Thursday, September 20, 2012

I would miss the newspaper because...

In the "What 'Missing the Newspaper' Means" article, Berelson demonstrates the different reasons for people missing the newspaper in their lives. Berelson's survey demonstrates that there are many intellectual reasons and entertainment reasons for missing the newspaper. He concludes that the newspaper an essential media text, is a source of security for people, and has become a habitual activity in their daily lives.
Personally, if I were to be part of this survey experiment, I would be in a mix of "for social prestige" and "for social contact"category. Currently, I read the New York Times online and receive CNN news blasts on my smartphone. I agree that the newspaper has "conversational value." When I was interviewing for the UC Berkeley Model United Nations club, I had to discuss a contemporary  international affairs topic and I decided to read up on the civil war in Syria and the extradition of Julian Assange. I learned so much from reading the New York Times articles and the online summary and chronology about the two issues. At the interview, I was able to comment on my thoughts on Julian Assange's asylum position in the Ecuadorian Embassy in the U.K and how it is shaking the relations between the U.K, U.S and Ecuador.
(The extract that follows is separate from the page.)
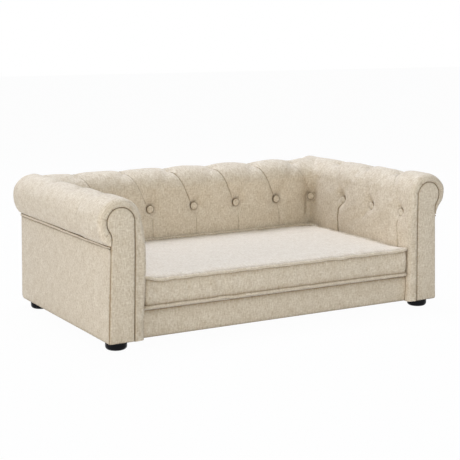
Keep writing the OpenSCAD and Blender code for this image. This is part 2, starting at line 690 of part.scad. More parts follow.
// The crowned panel: rings of the outline, drawn in towards the middle, over a flat underside
crown_ring_shares = [1, 0.985, 0.95, 0.88, 0.76, 0.58, 0.34];
cushion_mid = [0, (cushion_front + cushion_rear) / 2];
module cushion_top_panel() {
    edge = cushion_outline(panel_inset);
    n = len(edge);
    rings = len(crown_ring_shares);
    function crown(s) = foam_high + crown_edge_t + (crown_h - crown_edge_t) * (1 - pow(s, 5));
    points = concat(
        [for (s = crown_ring_shares, p = edge) let (q = blend(cushion_mid, p, s)) [q[0], q[1], crown(s)]],
        [for (p = edge) [p[0], p[1], foam_high]],
        [[cushion_mid[0], cushion_mid[1], crown(0)], [cushion_mid[0], cushion_mid[1], foam_high]]);
    top = rings * n + n;
    faces = concat(
        [for (r = [0:rings - 2], k = [0:n - 1], f = [0, 1]) let (j = (k + 1) % n)
            f == 0 ? [r * n + k, (r + 1) * n + j, r * n + j] : [r * n + k, (r + 1) * n + k, (r + 1) * n + j]],
        [for (k = [0:n - 1]) [(rings - 1) * n + k, top, (rings - 1) * n + (k + 1) % n]],
        [for (k = [0:n - 1], f = [0, 1]) let (j = (k + 1) % n)
            f == 0 ? [rings * n + k, k, j] : [rings * n + k, j, rings * n + j]],
        [for (k = [0:n - 1]) [rings * n + (k + 1) % n, top + 1, rings * n + k]]);
    color(linen_light) polyhedron(points, faces);
}

// Welts: a round cord carried once round the outline
welt_sides = 8;
module cushion_welt(z) {
    path = cushion_outline(0);
    n = len(path);
    points = [for (k = [0:n - 1]) let (
        a = path[(k + n - 1) % n], b = path[(k + 1) % n],
        t = (b - a) / norm(b - a), out = [t[1], -t[0]])
        for (m = [0:welt_sides - 1]) let (q = 360 * (m + 0.5) / welt_sides)
            [path[k][0] + out[0] * welt_r * cos(q), path[k][1] + out[1] * welt_r * cos(q), z + welt_r * sin(q)]];
    faces = [for (k = [0:n - 1], m = [0:welt_sides - 1], f = [0, 1]) let (
        a = k * welt_sides, b = ((k + 1) % n) * welt_sides, j = (m + 1) % welt_sides)
        f == 0 ? [a + m, b + j, a + j] : [a + m, b + m, b + j]];
    color(linen) polyhedron(points, flipped(faces));
}

// Zip in the rear boxing
coil_y = boxing_out + coil_t;
slider_y = coil_y + run_gap + slider_wall;
knuckle_r = pull_pin_r + pin_gap + pull_t / 2;
pull_y = slider_y + run_gap + knuckle_r;
slider_h = coil_h + 2 * run_gap + 2 * slider_wall;
pull_z = zip_z + slider_h / 2 - knuckle_r;
lug_w = slider_wall;
lug_y = pull_y + knuckle_r;
module zip_tape() {
    color(linen_light) {
        block([-zip_len / 2, boxing_out - zip_tape_t, zip_z - zip_tape_h / 2],
            [zip_len / 2, boxing_out, zip_z + zip_tape_h / 2]);
        block([-zip_len / 2 + zip_tape_h, boxing_out, zip_z - coil_h / 2],
            [zip_len / 2 - zip_tape_h, coil_y, zip_z + coil_h / 2]);
    }
}
slider_x = zip_len / 2 - zip_tape_h - slider_len;
module zip_slider() {
    color(steel) translate([slider_x, 0, 0]) {
        difference() {
            block([-slider_len / 2, boxing_out + run_gap, zip_z - slider_h / 2],
                [slider_len / 2, slider_y, zip_z + slider_h / 2]);
            block([-slider_len, boxing_out, zip_z - coil_h / 2 - run_gap],
                [slider_len, coil_y + run_gap, zip_z + coil_h / 2 + run_gap]);
        }
        for (s = [-1, 1])
            block([s * (pull_w / 2 + run_gap + lug_w / 2) - lug_w / 2, slider_y, pull_z - knuckle_r],
                [s * (pull_w / 2 + run_gap + lug_w / 2) + lug_w / 2, lug_y, pull_z + knuckle_r]);
        translate([0, pull_y, pull_z])
            along_x(-pull_w / 2 - run_gap - lug_w / 2, pull_w / 2 + run_gap + lug_w / 2, pull_pin_r);
    }
}
module zip_pull() {
    color(steel) translate([slider_x, pull_y, pull_z]) difference() {
        union() {
            along_x(-pull_w / 2, pull_w / 2, knuckle_r);
            block([-pull_w / 2, -pull_t / 2, -pull_len], [pull_w / 2, pull_t / 2, 0]);
        }
        along_x(-pull_w, pull_w, pull_pin_r + pin_gap);
    }
}

seat_deck_board();
deck_cloth();
front_rail_board();
rear_rail_board();
side_rail(-1);  // side_rail_left
side_rail(1);  // side_rail_right
centre_bearer();
arm_front_board(-1);  // arm_front_board_left
arm_front_board(1);  // arm_front_board_right
arm_rear_board(-1);  // arm_rear_board_left
arm_rear_board(1);  // arm_rear_board_right
arm_top_rail(-1);  // arm_top_rail_left
arm_top_rail(1);  // arm_top_rail_right
arm_bottom_rail(-1);  // arm_bottom_rail_left
arm_bottom_rail(1);  // arm_bottom_rail_right
arm_inner_board(-1);  // arm_inner_board_left
arm_inner_board(1);  // arm_inner_board_right
arm_outer_board(-1);  // arm_outer_board_left
arm_outer_board(1);  // arm_outer_board_right
arm_roll_core(-1);  // arm_roll_core_left
arm_roll_core(1);  // arm_roll_core_right
arm_pad(-1);  // arm_pad_left
arm_pad(1);  // arm_pad_right
side_panel(-1);  // side_panel_left
side_panel(1);  // side_panel_right
roll_welt(-1);  // roll_welt_left
roll_welt(1);  // roll_welt_right
arm_facing(-1);  // arm_facing_left
arm_facing(1);  // arm_facing_right
back_inner_board();
back_outer_board();
back_top_rail();
back_bottom_rail();
back_posts();
back_roll_core();
back_pad();
back_outer_cover();
front_rail_cover();
dust_cover();
foot_blocks();
foot(-1, 0);  // foot_front_left
foot(1, 0);  // foot_front_right
foot(-1, 1);  // foot_rear_left
foot(1, 1);  // foot_rear_right
foot_screws();
frame_screws();
back_buttons();
arm_buttons(-1);  // arm_buttons_left
arm_buttons(1);  // arm_buttons_right
button_ties();
tie_washers();
cushion_foam();
cushion_top_panel();
cushion_bottom_panel();
cushion_boxing();
cushion_welt(welt_high_z);  // cushion_welt_top
cushion_welt(welt_low_z);  // cushion_welt_bottom
zip_tape();
zip_slider();
zip_pull();
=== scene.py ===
import math

import bmesh
import bpy
import numpy as np
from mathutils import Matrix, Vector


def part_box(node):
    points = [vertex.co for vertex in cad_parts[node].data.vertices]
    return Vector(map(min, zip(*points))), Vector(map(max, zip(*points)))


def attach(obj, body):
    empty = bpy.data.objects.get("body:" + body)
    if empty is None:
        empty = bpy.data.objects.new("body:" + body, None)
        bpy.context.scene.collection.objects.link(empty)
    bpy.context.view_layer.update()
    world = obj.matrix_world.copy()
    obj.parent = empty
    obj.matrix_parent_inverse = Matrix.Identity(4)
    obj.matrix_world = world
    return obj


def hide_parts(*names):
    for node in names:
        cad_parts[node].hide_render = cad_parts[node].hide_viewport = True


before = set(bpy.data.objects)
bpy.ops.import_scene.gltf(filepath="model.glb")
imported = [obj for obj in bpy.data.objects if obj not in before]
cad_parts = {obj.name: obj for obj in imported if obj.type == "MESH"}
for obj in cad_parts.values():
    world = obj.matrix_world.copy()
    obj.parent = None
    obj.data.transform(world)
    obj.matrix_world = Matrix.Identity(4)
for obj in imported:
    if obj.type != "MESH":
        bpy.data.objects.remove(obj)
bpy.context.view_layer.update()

# Pieces are worked out in millimetres, in the CAD's own frame, and turn into metres when a mesh is made.
# Materials, camera, floor and lamps are in metres
MM = 0.001


def span(node):
    low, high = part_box(node)
    return np.array(low) / MM, np.array(high) / MM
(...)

However, at the interview, I was questioned about the issues between Japan and Korea and my interviewer asked how I would defend Japan's position about the island 'Dok Do' if i were the Japanese ambassador. Because I had not read Japan's arguments in the newspaper, I was unable to answer that question in an articulate and intelligent way. This was the moment when I realized the influence of the newspaper in my life. It could make me look incredibly ignorant or intelligent.
As for the social contract category, I enjoy reading local human interests stories, especially in the Daily Cal, the UC Berkeley newspaper. It is an opportunity for me to learn what my peers are doing and I find it very motivational to read about my peers working towards their aspirations or advocating for their beliefs.
As a result, I find that the newspaper can be an extremely useful tool in our daily lives. Although I do not completely believe that Berelson's conclusions apply to me as well, I agree that the newspaper is an important part of my life.

1 comment:

  1. Jaimie, thanks for sharing some contemporary experiences with the newspaper, and I appreciate that you've considered papers at several scales (national and hyperlocal). If you've ever tried to play along with one of the NPR news quiz shows, like Wait Wait Don't Tell Me!, you know how important it is to read all the latest headlines.